When I hear development experts extol the virtues of “small grains”, and engage in campaigns for their adoption, I am a bit saddened. It reminds me of my late dear grandmother VaChisaku, and how she knew all about rapoko (rukweza), and how rapoko porridge stays firm in your stomach like a rock. She knew all about finger millet (mhunga) and sorghum (mapfunde) and how to brew maheu beverage and the strong manginde brew from them. She knew all about “muboora” with peanut butter and all the amazing things we are rediscovering now as “indigenous knowledge”. It was part of a common stock of knowledge passed down from generation to generation. A part of life.
I took a course in “comparative adult education” in my undergrad degree which has influenced me immensely. I chose to do a longitudinal study of the agricultural extension system in Zimbabwe, looking at how extension philosophy has changed over time.
One of the key papers that informed my study was Kramer (1997) The early years: extension services in peasant agriculture in colonial Zimbabwe: 1925-1929. The key to the excellence of that article was in contextualising the history of extension services as part of a wider history of expropriation, exploitation and subjugation.
My present concern is not in the actual history, but more in the aftermath of that history. Kramer (1997) notes that in pre-colonial times, the indigenous people of Zimbabwe had suitable ways of cultivating the light tropical soils using hoes that would minimise erosion. Further, they employed mixed cropping that maximized space, reduced weeds and erosion, and ensured dietary variety.
Then along came the Land Apportionment Act of 1930, the formation of Tribal Trust Lands (Maruzevha) and permanent settlements of a previously nomadic people. That obviously called for new skills of tilling, surviving and managing life on limited pieces of land. This was also about the same time that the ox-drawn plough was introduced, and the land degradation that ensued was alarming. The government of the day had to do something.
Enter Emery Alvord, American missionary and extensionist extraordinaire. Armed with the “Gospel of the Plough”, Alvord’s philosophy was firmly steeped in science, with its exclusionary contempt for anything “unscientific” (read “native”). That of course “discounted” large swathes of “native” practices, crops and methods honed and accummulated over centuries of surviving the Tropics.

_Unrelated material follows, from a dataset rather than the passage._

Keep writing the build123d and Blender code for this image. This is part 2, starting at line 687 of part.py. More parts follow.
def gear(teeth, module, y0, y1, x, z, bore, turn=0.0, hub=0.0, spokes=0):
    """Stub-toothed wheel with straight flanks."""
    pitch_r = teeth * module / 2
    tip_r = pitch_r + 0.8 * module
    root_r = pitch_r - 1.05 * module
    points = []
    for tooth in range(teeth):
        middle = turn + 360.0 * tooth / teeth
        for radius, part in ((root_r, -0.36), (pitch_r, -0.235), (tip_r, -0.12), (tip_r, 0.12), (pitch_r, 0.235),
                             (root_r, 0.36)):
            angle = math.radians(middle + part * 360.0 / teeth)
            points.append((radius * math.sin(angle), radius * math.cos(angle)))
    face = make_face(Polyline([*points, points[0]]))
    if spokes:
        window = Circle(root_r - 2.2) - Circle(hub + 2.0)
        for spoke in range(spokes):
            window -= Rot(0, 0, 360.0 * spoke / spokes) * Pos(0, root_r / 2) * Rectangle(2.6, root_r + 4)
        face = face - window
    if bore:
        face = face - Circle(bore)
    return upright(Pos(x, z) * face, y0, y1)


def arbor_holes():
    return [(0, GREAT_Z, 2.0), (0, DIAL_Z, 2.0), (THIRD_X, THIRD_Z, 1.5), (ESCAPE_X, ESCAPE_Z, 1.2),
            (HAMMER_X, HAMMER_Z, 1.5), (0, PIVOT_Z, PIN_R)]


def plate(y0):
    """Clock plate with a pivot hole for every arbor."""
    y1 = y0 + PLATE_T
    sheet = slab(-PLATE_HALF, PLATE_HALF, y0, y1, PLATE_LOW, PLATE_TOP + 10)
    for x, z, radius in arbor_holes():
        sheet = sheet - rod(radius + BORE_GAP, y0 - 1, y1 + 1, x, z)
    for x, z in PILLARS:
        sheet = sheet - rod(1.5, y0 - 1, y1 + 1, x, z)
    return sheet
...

In general terms, indigenous knowledge systems (epistemologies) are local, specific and highly adapted for a particular environment. The problem with scientific philosophy is what could be termed a doctrine of exclusion: invalidating everything else that is deemed unscientific.
In the context of sustainability, that “doctrine of exclusion” is proving to be very costly. Knowledge accumulated by trial and error over centuries is invalidated or discounted. Re-inventing the wheel, scientific-style, may be fun, but it is costly in terms of time and risk of losing alternative forms and sources of knowledges.
In one of my previous jobs, I have assisted scores of people getting their PhDs working on ethno-medicine projects. And I always asked them: what is it really that you are adding to the stock of knowledge that is unknown? A lot of them answered in the manner of: “validation”. I have always found that answer to be faintly… patronising. If it worked for indigenous people, surely it works?
And that is why I always see the need to point out to latter-day Alvords that extension does not have to always “teach” farmers scientific practices. Sometimes it is just a matter of comparing practices: exotic v indigenous. Which is better? Which is more adapted? You can’t “teach” people what they have been doing for years. But you can expand their perspectives, expand their choices, their horizons and their evaluative capacities. It has been proven that indigenous knowledge, in the context of local natural resource management, can be a powerful tool. But it must also be accepted that every form of knowledge is only partial, never complete. So development practice, including agricultural extension, should really be about comparative education.
So when I hear the development community enthusiastically extol the virtues of “small grains”, and campaign for their adoption, I smile sadly. We seem to be coming full circle to the realisation that when it comes to development, never discount the local and “common”. It could be all that is required.